## Required task
Search the listing below for the string "context" and copy every line where it occurs.

***

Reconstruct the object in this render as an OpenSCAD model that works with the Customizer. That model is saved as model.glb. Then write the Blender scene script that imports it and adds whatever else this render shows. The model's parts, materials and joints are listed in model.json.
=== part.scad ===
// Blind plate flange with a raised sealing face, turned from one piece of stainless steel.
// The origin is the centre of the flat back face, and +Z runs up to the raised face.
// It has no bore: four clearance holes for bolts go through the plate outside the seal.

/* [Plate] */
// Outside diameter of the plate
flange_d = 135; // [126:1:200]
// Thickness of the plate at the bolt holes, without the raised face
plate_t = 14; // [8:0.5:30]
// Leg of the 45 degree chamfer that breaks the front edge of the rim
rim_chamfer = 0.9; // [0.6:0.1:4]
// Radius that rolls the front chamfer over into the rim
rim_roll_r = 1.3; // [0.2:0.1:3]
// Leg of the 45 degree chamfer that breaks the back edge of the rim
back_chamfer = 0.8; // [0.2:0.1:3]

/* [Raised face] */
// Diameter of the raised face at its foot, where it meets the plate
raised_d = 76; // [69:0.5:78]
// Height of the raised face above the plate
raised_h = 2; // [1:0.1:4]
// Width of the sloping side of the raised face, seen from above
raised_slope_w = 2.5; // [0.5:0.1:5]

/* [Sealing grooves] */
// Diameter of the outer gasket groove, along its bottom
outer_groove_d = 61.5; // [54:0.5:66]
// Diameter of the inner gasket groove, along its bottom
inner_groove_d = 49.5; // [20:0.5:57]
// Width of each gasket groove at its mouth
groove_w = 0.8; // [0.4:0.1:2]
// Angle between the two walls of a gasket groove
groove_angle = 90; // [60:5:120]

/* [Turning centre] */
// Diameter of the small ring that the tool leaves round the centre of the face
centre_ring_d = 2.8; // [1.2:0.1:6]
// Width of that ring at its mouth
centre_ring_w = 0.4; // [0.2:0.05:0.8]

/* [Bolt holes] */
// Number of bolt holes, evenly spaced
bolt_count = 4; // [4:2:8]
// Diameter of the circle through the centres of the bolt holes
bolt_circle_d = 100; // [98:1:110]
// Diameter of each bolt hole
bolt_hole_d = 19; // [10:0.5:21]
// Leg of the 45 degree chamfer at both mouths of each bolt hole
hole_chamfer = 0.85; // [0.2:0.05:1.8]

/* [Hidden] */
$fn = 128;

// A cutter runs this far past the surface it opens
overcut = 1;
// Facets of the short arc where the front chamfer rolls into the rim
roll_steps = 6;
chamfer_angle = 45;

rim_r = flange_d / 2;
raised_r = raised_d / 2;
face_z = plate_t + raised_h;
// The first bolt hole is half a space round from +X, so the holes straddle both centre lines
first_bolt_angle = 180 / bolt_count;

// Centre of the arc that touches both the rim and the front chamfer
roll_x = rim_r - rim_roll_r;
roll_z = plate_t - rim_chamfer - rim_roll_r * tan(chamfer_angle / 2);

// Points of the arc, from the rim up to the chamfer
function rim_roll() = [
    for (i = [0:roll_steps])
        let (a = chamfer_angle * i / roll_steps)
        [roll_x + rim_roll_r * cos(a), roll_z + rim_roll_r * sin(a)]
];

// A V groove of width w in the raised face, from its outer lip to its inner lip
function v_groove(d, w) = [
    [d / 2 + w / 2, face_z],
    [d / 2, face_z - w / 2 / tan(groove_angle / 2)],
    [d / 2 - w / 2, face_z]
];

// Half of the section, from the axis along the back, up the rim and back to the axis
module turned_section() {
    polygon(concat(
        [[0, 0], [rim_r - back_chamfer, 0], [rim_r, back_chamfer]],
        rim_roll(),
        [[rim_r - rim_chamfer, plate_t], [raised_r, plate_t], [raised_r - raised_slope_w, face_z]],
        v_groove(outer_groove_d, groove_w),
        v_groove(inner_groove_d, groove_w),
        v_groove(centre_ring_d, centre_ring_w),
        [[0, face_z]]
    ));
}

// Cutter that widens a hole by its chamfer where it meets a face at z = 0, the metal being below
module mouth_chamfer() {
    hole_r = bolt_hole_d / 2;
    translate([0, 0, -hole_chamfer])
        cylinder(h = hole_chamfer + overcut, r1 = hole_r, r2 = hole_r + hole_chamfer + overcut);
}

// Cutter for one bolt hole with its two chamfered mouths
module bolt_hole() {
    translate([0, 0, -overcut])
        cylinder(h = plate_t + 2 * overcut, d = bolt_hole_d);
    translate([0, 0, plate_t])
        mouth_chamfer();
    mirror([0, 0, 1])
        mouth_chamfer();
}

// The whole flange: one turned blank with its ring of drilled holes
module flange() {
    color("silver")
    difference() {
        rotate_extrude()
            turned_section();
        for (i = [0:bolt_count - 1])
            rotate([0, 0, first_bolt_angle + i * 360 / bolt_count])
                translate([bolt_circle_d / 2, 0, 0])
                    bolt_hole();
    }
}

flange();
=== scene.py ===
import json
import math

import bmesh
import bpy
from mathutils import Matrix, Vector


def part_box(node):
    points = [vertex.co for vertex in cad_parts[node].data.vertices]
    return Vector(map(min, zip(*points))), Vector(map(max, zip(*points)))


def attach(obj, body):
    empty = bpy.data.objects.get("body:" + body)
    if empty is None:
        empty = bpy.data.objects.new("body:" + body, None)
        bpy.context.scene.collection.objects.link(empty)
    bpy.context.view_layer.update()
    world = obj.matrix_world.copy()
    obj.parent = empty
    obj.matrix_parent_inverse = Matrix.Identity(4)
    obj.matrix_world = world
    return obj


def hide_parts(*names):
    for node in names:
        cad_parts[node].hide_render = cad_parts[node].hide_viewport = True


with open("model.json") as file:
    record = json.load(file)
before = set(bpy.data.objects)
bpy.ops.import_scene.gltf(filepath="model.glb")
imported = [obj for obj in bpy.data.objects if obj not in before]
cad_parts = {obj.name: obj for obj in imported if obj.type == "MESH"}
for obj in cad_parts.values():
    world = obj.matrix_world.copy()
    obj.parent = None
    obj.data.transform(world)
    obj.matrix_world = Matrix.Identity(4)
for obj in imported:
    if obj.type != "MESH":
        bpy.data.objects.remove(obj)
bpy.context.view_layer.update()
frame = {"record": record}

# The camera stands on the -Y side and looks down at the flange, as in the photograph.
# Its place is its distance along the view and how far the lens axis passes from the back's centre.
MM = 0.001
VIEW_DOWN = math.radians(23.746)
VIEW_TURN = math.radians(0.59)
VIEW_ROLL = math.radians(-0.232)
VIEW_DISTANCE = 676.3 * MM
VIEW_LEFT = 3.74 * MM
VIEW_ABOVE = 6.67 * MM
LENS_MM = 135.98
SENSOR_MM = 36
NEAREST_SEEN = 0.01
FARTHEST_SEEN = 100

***

## Written response
        bpy.context.scene.collection.objects.link(empty)
    bpy.context.view_layer.update()
bpy.context.view_layer.update()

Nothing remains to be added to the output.